運転コスト低減やCO2回収で好成績の「石炭ガス化複合発電」。商用化にはCO2貯留場所の確保など課題も

広島県竹原市の竹原港からフェリーに乗っておよそ30分、大崎上島(広島県大崎上島町)の玄関口に当たる白水港に到着する。そこから車で10分ほど走り、橋をわたった先の小さな島に「大崎クールジェン」はある。J-POWERと中国電力の合弁会社が運営する次世代型の火力発電施設(出力16.6万キロワット)だ。
このIGCCと呼ばれる新たな発電方式が、大手発電企業JERAなどが進めるアンモニア混焼火力発電と並んで、石炭火力発電の脱炭素化の有力な選択肢としてエネルギー関係者の間で注目されている。
「(アンモニア火力などに)加えて既存火力への追設等を念頭に、脱炭素化を見据え、石炭ガス化複合発電(IGCC)等の次世代の高効率火力発電技術の開発を推進する」
2025年2月に閣議決定された第7次エネルギー基本計画で、IGCCの開発推進についてこう明記された。石炭を使い続けながら、発生した二酸化炭素(CO2)を回収・貯留することで脱炭素化を進めようという取り組みだ。
CO2回収で効率的な仕組み
水素や、水素と窒素の化合物であるアンモニアは、燃焼時にCO2が発生しない。そのため、火力発電を続けながら脱炭素化を実現する方策として研究開発が進められてきた。ただし、石炭や天然ガスを水素やアンモニアの原料とする場合、水素やアンモニアの製造過程で発生したCO2を取り除き、環境中に排出しないような手だてが必要だ。
大崎クールジェンでは、次のような手順で発電やCO2の分離回収をしている。(下図参照)

① ガス化炉と呼ばれる設備に石炭と少量の酸素を投入。

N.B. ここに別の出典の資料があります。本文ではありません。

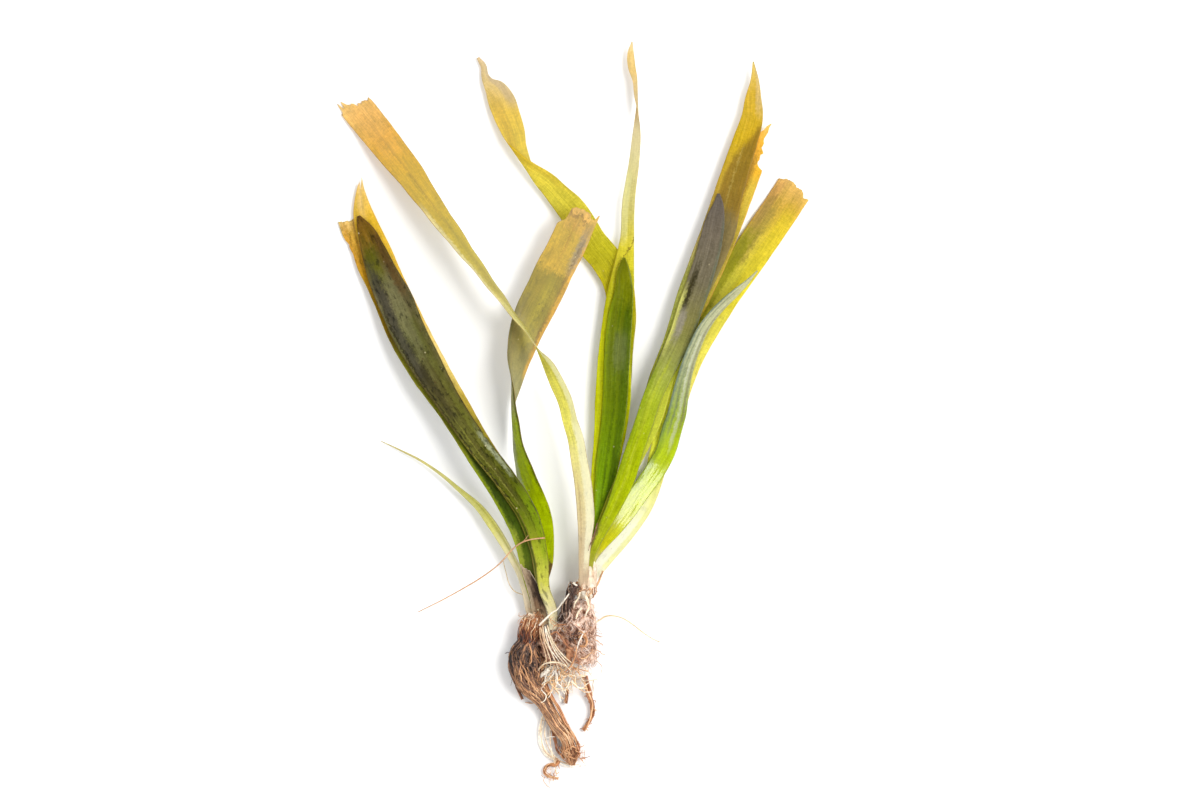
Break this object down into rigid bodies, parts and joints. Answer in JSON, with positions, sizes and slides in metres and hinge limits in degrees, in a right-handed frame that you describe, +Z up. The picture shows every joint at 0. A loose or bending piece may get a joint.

加熱して蒸し焼きにすることで、一酸化炭素(CO)と水素を主成分とする石炭ガスを精製。
② 石炭ガスの一部を取り出し、「COシフト反応器」により高圧下で水蒸気を用いてCOをCO2に変換。
③ CO2吸収塔でCO2を分離回収して、水素を主成分とするガスに転換。
④ ガスタービン燃焼機で、水素を主成分とするガスを燃焼させて発電する。
⑤ 燃焼後の高温の排ガスを廃熱回収ボイラーに送り、発生させた蒸気をもとに蒸気タービンを駆動させる。